Thanks for all the help on this... I won't panic - yet :-)
compression test generally is not helpful in deciding if there is a head gasket leak or cracked head
a leak down test is more definitive....look for air bubbles in coolant at radiator fill hole and listen for air leaks into exhaust ports
you're right, engine computer in cold start cold run mode has everything set to extra rich condition....like an old choke system on 3/4 choke
check and compare the spark plugs...will show white powder residue from silicates and other chemicals in antifreeze....also causes missfire in leaking cylinder....plug may be black from misfire
head gasket/cracked head coolant leak will usually cause more performance poor run issues hot than cold startup
4.0L Ford OHV early pre '95 heads usually crack between the intake/exhaust valves....they also have head gasket issues....Ford came out with an improved head gasket in later years....torque to yield stretch head bolts, one time use, always use new
Ford changed from OBDI engine management computer system to OBDII in late '95 model year Aero's....only sensor count difference was the addition of an after cat. converter O2 sensor to monitor performance of fuel mix control front O2 sensor
Ford had to go to an EGR valve system in later 4.0L setups to make the EPA and Calif smog haters happy
what happens now, is the same thing, but instead of taking until it's warmed up to run smooth, say 2-3 minutes, it only takes about 10-20 seconds... but it still happens, just gets to good idle a lot sooner, but the inital rough idle is still there... no where near like it was as far as time it takes to get right, but it's still something that seems wrong.
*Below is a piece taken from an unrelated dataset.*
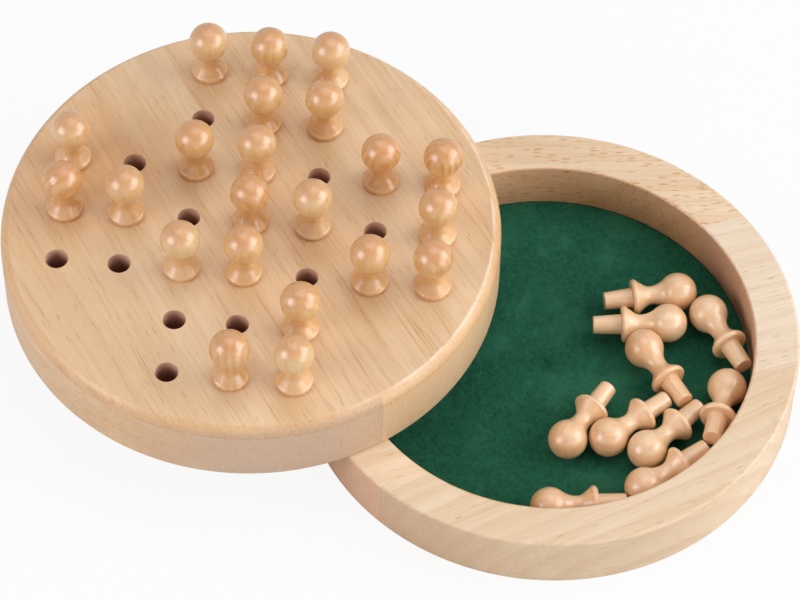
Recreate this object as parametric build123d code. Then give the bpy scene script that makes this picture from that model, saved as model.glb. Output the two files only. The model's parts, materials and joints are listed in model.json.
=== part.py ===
from build123d import *
from cmath import rect
from math import asin, cos, degrees, radians, sin, tan
import os

# Peg solitaire set: a round board that swivels on a round tray for the pegs out of play.
# Millimetres. The origin is the middle of the tray's underside, and Z is up.
# The board is modelled swung open. A heading is an angle from +X towards +Y.

# Tray, a ring glued up from four arcs round a thin base
disc_radius = 90.0
tray_height = 23.8
rim_wall = 16.0
rim_easing = 1.0
foot_chamfer = 0.5
base_thickness = 3.0
rebate_width = 2.5
base_clearance = 0.1
felt_thickness = 0.7
felt_clearance = 0.2
rim_seam_heading = 20.0
back_seam = 25.6
front_seam = 41.9

# Board, two staves glued side by side
board_thickness = 27.0
edge_width = 2.9
edge_depth = 4.5
edge_bulge = 0.6
stave_seam_heading = 118.6
stave_seam = 6.6
hole_pitch = 22.4
hole_grid_heading = -4.1
hole_radius = 4.1
hole_spare_depth = 1.7

# Pivot screw, through the middle of the rim's wall and into the board
pivot_heading = 118.7
open_angle = 85.8
pivot_clearance = 0.05
screw_shank_radius = 2.2
screw_tip_radius = 1.9
screw_bite = 12.0
screw_head_radius = 4.1
screw_head_edge = 0.6
screw_recess = 1.0
slot_width = 1.0
slot_depth = 1.0

# Turned peg, measured along its axis from the underside of its collar
head_radius = 7.1
head_height = 17.1
neck_radius = 3.4
neck_height = 7.1
neck_hollow = 3.8
flare_angle = 36.9
collar_radius = 6.75
collar_shoulder = 0.35
lip_height = 1.3
lip_easing = 0.3
shank_clearance = 0.4
shank_taper = 0.45
shank_length = 10.3
shank_chamfer = 0.4

# The game in play, back row first, with P for a peg and o for an empty hole
game = [
    "  PPP  ",
    "  oPP  ",
    "PoPPoPP",
    "PPoPPoP",
    "ooPPoPP",
    "  ooP  ",
    "  oPP  ",
]

# Loose pegs in the tray: head's x and y as shares of the tray's bore, heading of the shank, and how far
# its tip is raised in degrees. A peg with less than pile_touch of room, seen from above, is nudged until
# it has pile_room, so that each can be lifted straight out.
loose_pegs = [
    (0.642, 0.3716, -171.0, 0.0),
    (0.5946, 0.1824, -178.0, 0.0),
    (0.7905, 0.2432, -64.0, 6.0),
    (0.473, 0.027, -59.0, 3.5),
    (0.0878, -0.5068, 57.0, 0.0),
    (0.2905, -0.4932, 39.0, 0.0),
    (0.473, -0.5608, 45.0, 0.0),
    (0.4527, -0.7703, 35.0, 6.0),
    (0.0, -0.8919, 6.0, 0.0),
    (0.8649, -0.1892, -105.0, 14.0),
]
loose_gap = 0.3
pile_touch = 0.25
pile_room = 0.4

tray_bore = disc_radius - rim_wall
felt_top = base_thickness + felt_thickness
hole_depth = shank_length + hole_spare_depth
shank_radius = hole_radius - shank_clearance
pivot_radius = disc_radius - rim_wall / 2
pivot = Vector(pivot_radius, 0, 0).rotate(Axis.Z, pivot_heading)
board_middle = pivot - pivot.rotate(Axis.Z, -open_angle)
board_place = Pos(board_middle.X, board_middle.Y, tray_height)


def beyond(heading, offset):
    """The space to the left of a line with this heading, this far from the axis."""
    reach = 4 * disc_radius
    side = (Align.CENTER, Align.MIN, Align.CENTER)
    return Rot(0, 0, heading) * Pos(0, offset, 0) * Box(reach, reach, reach, align=side)


def screw_room(clearance):
    """The countersunk outline of the screw from the rim's underside to the top of the rim."""
    head = screw_head_radius + clearance
    shank = screw_shank_radius + clearance
    cone_foot = screw_recess + screw_head_edge
    cone_top = cone_foot + head - shank
    outline = Polyline(
        (0, 0),
        (head, 0),
        (head, cone_foot),
        (shank, cone_top),
        (shank, tray_height),
        (0, tray_height),
        close=True,
    )
    return revolve(Plane.XZ * make_face(outline), Axis.Z)


def rim_ring():
    """The whole ring with its eased edges and the rebate that takes the base."""
    rebate_radius = tray_bore + rebate_width
    outline = Polyline(
        (rebate_radius, 0),
        (disc_radius, 0),
        (disc_radius, tray_height),
        (tray_bore, tray_height),
        (tray_bore, base_thickness),
        (rebate_radius, base_thickness),
        close=True,
    )
    section = make_face(outline)
    section = fillet(section.vertices().group_by(Axis.Y)[-1], rim_easing)
    section = chamfer(section.vertices().group_by(Axis.Y)[0].sort_by(Axis.X)[-1], foot_chamfer)
    return revolve(Plane.XZ * section, Axis.Z)


def rim_arcs():
    """The four arcs that the two seam lines cut the ring into."""
    ring = rim_ring()
    behind = beyond(rim_seam_heading, back_seam)
    before = beyond(rim_seam_heading + 180, front_seam)
    left, right = (ring - behind - before).solids().sort_by(Axis.X)
    countersink = Pos(pivot.X, pivot.Y, 0) * screw_room(pivot_clearance)
    return {
        "rim_back": (ring & behind) - countersink,
        "rim_left": left,
        "rim_right": right,
        "rim_front": ring & before,
    }


def tray_base():
    """The thin round base, let in flush from below."""
    radius = tray_bore + rebate_width - base_clearance
    return Cylinder(radius, base_thickness, align=(Align.CENTER, Align.CENTER, Align.MIN))


def felt_liner():
    """The round of felt laid on the base."""
    radius = tray_bore - felt_clearance
    disc = Cylinder(radius, felt_thickness, align=(Align.CENTER, Align.CENTER, Align.MIN))
    return Pos(0, 0, base_thickness) * disc


def pivot_screw():
    """The screw that the board turns on, seen only from below."""
    shaft = screw_room(0)
    below = Box(4 * screw_head_radius, 4 * screw_head_radius, 2 * screw_recess)
    slot_height = 2 * (screw_recess + slot_depth)
    slot = Rot(0, 0, pivot_heading) * Box(4 * screw_head_radius, slot_width, slot_height)
    tip = Cylinder(screw_tip_radius, screw_bite, align=(Align.CENTER, Align.CENTER, Align.MIN))
    screw = shaft - below - slot + Pos(0, 0, tray_height) * tip
    return Pos(pivot.X, pivot.Y, 0) * screw


def hole_places():
    """Each hole's row, column and place on the board's top, with what the game has there."""
    middle = len(game) // 2
    turn = Rot(0, 0, hole_grid_heading)
    for row, line in enumerate(game):
        for column, mark in enumerate(line):
            if mark != " ":
                spot = Pos((column - middle) * hole_pitch, (middle - row) * hole_pitch, board_thickness)
                yield row + 1, column + 1, mark, turn * spot


def board_blank():
    """The plain disc, with the shallow rounded bevel round its top."""
    bevel_width = disc_radius - edge_width
    bevel_foot = board_thickness - edge_depth
    across = Vector(edge_depth, edge_width).normalized() * edge_bulge
    bulge = Vector(disc_radius - edge_width / 2, board_thickness - edge_depth / 2) + across
    outline = Polyline((bevel_width, board_thickness), (0, board_thickness), (0, 0), (disc_radius, 0))
    outline += Line((disc_radius, 0), (disc_radius, bevel_foot))
    outline += ThreePointArc((disc_radius, bevel_foot), bulge, (bevel_width, board_thickness))
    section = make_face(outline)
    section = chamfer(section.vertices().group_by(Axis.Y)[0].sort_by(Axis.X)[-1], foot_chamfer)
    return revolve(Plane.XZ * section, Axis.Z)


def board_staves():
    """The drilled board, cut along its glue line."""
    drill = Cylinder(hole_radius, hole_depth, align=(Align.CENTER, Align.CENTER, Align.MAX))
    board = board_blank() - [place * drill for _, _, _, place in hole_places()]
    pilot_radius = screw_tip_radius + pivot_clearance
    pilot = Cylinder(pilot_radius, screw_bite, align=(Align.CENTER, Align.CENTER, Align.MIN))
    board = board_place * board - Pos(pivot.X, pivot.Y, tray_height) * pilot
    seam_side = Pos(board_middle.X, board_middle.Y, 0) * beyond(stave_seam_heading, -stave_seam)
    return {
        "board_stave_left": board & seam_side,
        "board_stave_right": board - seam_side,
    }


def flare_ends():
    """Where the flare's straight part starts below the neck, and where it ends at the collar's shoulder."""
    flare = radians(flare_angle)
    top = Vector(neck_radius + neck_hollow * (1 - cos(flare)), neck_height - neck_hollow * sin(flare))
    shoulder_radius = collar_radius - collar_shoulder
    return top, Vector(shoulder_radius, top.Y - (shoulder_radius - top.X) / tan(flare))


def turned_peg():
    """A peg standing on its collar's underside: ball head, hollow neck, flared collar and shank."""
    rise = head_height - neck_height
    hollow = (rise**2 + neck_radius**2 - head_radius**2) / (2 * (head_radius - neck_radius))
    join = head_radius / (head_radius + hollow)
    chin = (join * (neck_radius + hollow), head_height - join * rise)
    neck = (neck_radius, neck_height)
    flare_top, shoulder = flare_ends()
    lip_top = (collar_radius, lip_height)
    crown = (0, head_height + head_radius)
    outline = ThreePointArc(crown, (head_radius, head_height), chin)
    outline += TangentArc(neck, chin, tangent=(0, 1))
    outline += TangentArc(neck, flare_top, tangent=(0, -1))
    outline += Line(flare_top, shoulder)
    outline += TangentArc(lip_top, shoulder, tangent=(0, 1))
    outline += Polyline(
        lip_top,
        (collar_radius, lip_easing),
        (collar_radius - lip_easing, 0),
        (shank_radius, 0),
        (shank_radius - shank_taper, shank_chamfer - shank_length),
        (shank_radius - shank_taper - shank_chamfer, -shank_length),
        (0, -shank_length),
        crown,
    )
    return revolve(Plane.XZ * make_face(outline), Axis.Z)


def board_pegs(peg):
    """The pegs in play, each standing in its hole with its collar on the board."""
    pegs = {}
    for row, column, mark, place in hole_places():
        if mark == "P":
            pegs[f"board_peg_row{row}_col{column}"] = board_place * place * peg
    return pegs


def seen_from_above(heading, raised):
    """Circles that fill a lying peg's outline, each by its middle, seen from the head's, and its radius."""
    lip = lip_height / 2
    tip = shank_radius - shank_taper - shank_chamfer
    circles = [(0, 0, head_radius), (head_height - neck_height, 0, neck_radius)]
    flare_top, shoulder = flare_ends()
    for share in (0.15, 0.5, 0.85):
        edge = flare_top + (shoulder - flare_top) * share
        across = edge.X - lip_height * cos(radians(flare_angle))
        along = head_height - edge.Y + lip_height * sin(radians(flare_angle))
        circles += [(along, side * across, lip_height) for side in (-1, 1)]
    for share in (-1, -0.5, 0, 0.5, 1):
        circles.append((head_height - lip, share * (collar_radius - lip), lip))
    for share in (0.2, 0.4, 0.6):
        circles.append((head_height + share * shank_length, 0, shank_radius - share * shank_taper))
    for side in (-1, 1):
        circles.append((head_height + shank_length - shank_chamfer, side * tip, shank_chamfer))
    flat = cos(radians(raised))
    turn = rect(1, radians(heading))
    return [(complex(along * flat, across) * turn, radius) for along, across, radius in circles]


def settled_heads():
    """Where the loose pegs' heads lie, once pegs that touch each other or the wall are nudged clear."""
    heads = [complex(x, y) * tray_bore for x, y, _, _ in loose_pegs]
    plans = [seen_from_above(heading, raised) for _, _, heading, raised in loose_pegs]
    for _ in range(500):
        still = True
        for first, plan in enumerate(plans):
            circles = [(heads[first] + spot, radius) for spot, radius in plan]
            spot, radius = max(circles, key=lambda circle: abs(circle[0]) + circle[1])
            room = tray_bore - abs(spot) - radius
            if room < pile_touch:
                heads[first] -= spot / abs(spot) * (pile_room - room)
                still = False
            for second in range(first):
                between = heads[second] - heads[first]
                ways = [(between + b - a, p + q) for a, p in plan for b, q in plans[second]]
                way, reach = min(ways, key=lambda pair: abs(pair[0]) - pair[1])
                room = abs(way) - reach
                if room < pile_touch:
                    nudge = way / abs(way) * (pile_room - room) / 2
                    heads[first] -= nudge
                    heads[second] += nudge
                    still = False
        if still:
            break
    return heads


def tray_pegs(peg):
    """The pegs out of play, lying on the felt on head and collar, some with the tip raised."""
    lip_middle = (lip_easing + lip_height) / 2
    lying = degrees(asin((collar_radius - head_radius) / (head_height - lip_middle)))
    pegs = {}
    for number, (place, (_, _, heading, raised)) in enumerate(zip(settled_heads(), loose_pegs), 1):
        up_the_peg = Vector(-1, 0, 0).rotate(Axis.Y, -lying - raised).rotate(Axis.Z, heading)
        head = Vector(place.real, place.imag, felt_top + loose_gap + head_radius)
        foot = head - up_the_peg * head_height
        pegs[f"loose_peg_{number}"] = Plane(origin=foot, z_dir=up_the_peg).location * peg
    return pegs


peg = turned_peg()
nodes = {
    **rim_arcs(),
    "tray_base": tray_base(),
    "felt_liner": felt_liner(),
    "pivot_screw": pivot_screw(),
    **board_staves(),
    **board_pegs(peg),
    **tray_pegs(peg),
}

os.makedirs("parts", exist_ok=True)
for name, shape in nodes.items():
    export_step(shape, f"parts/{name}.step")
print(len(nodes), "nodes; the board's middle is at", board_middle, "and the pivot at", pivot)
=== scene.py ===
import bpy
import bmesh
import json
import math
import numpy as np
from mathutils import Matrix, Vector


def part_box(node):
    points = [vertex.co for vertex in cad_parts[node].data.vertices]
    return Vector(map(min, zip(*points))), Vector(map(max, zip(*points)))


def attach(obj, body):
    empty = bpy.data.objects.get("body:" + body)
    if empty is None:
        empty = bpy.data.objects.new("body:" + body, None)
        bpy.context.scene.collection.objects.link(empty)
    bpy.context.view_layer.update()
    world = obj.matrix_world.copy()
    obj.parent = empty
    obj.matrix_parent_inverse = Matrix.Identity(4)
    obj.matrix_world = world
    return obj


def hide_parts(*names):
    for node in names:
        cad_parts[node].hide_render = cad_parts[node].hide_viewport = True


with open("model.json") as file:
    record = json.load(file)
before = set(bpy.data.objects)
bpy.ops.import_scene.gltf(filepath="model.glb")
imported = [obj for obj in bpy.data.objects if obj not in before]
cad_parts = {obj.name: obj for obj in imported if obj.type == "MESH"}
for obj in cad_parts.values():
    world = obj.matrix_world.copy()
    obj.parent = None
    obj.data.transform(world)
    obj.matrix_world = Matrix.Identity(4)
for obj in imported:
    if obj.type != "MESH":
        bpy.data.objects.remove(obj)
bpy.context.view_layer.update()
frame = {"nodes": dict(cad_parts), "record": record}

mm = 0.001
nodes = frame["nodes"]
bodyOf = {node: body for body, members in frame["record"]["behaviour"]["bodies"].items() for node in members}
print("frame loaded:", len(nodes), "nodes")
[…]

I could live with it the way it is now, but it's just one of those "bug me" things.
If you start the truck, put it into R, pull out of the parking space, and then put it into drive, by the time it takes to do that, it idles fine. usually, just giving it some gas cures it right away.
there are no more codes now, no more p0401 anyways...
before I got the P0401, I got a P1442, which is an evac code - the other day, my OBDII reader shows 0 codes, but is still showing a yellow ? mark for the evac system, which still flashes... Maybe this system takes a while and a few drive cycles before it knows if it's ok?
I replaced the Gas Cap - as most have said.
Could a componet of the evac system be causing the rough idle at all? or is that impossible? how do I diagnose this system?
Also, for "96" Do you know exactly when Ford switched to a better head design? be nice to know that my 96 Sport has the better heads in it's 4.0L
Also, I get no bubbles when looking at the overflow while it's idling, etc - I guess the only way to really look at this, is to pull the plugs to know for sure, but now that the EGR stuff made a big difference, I don't think it was a cracked head.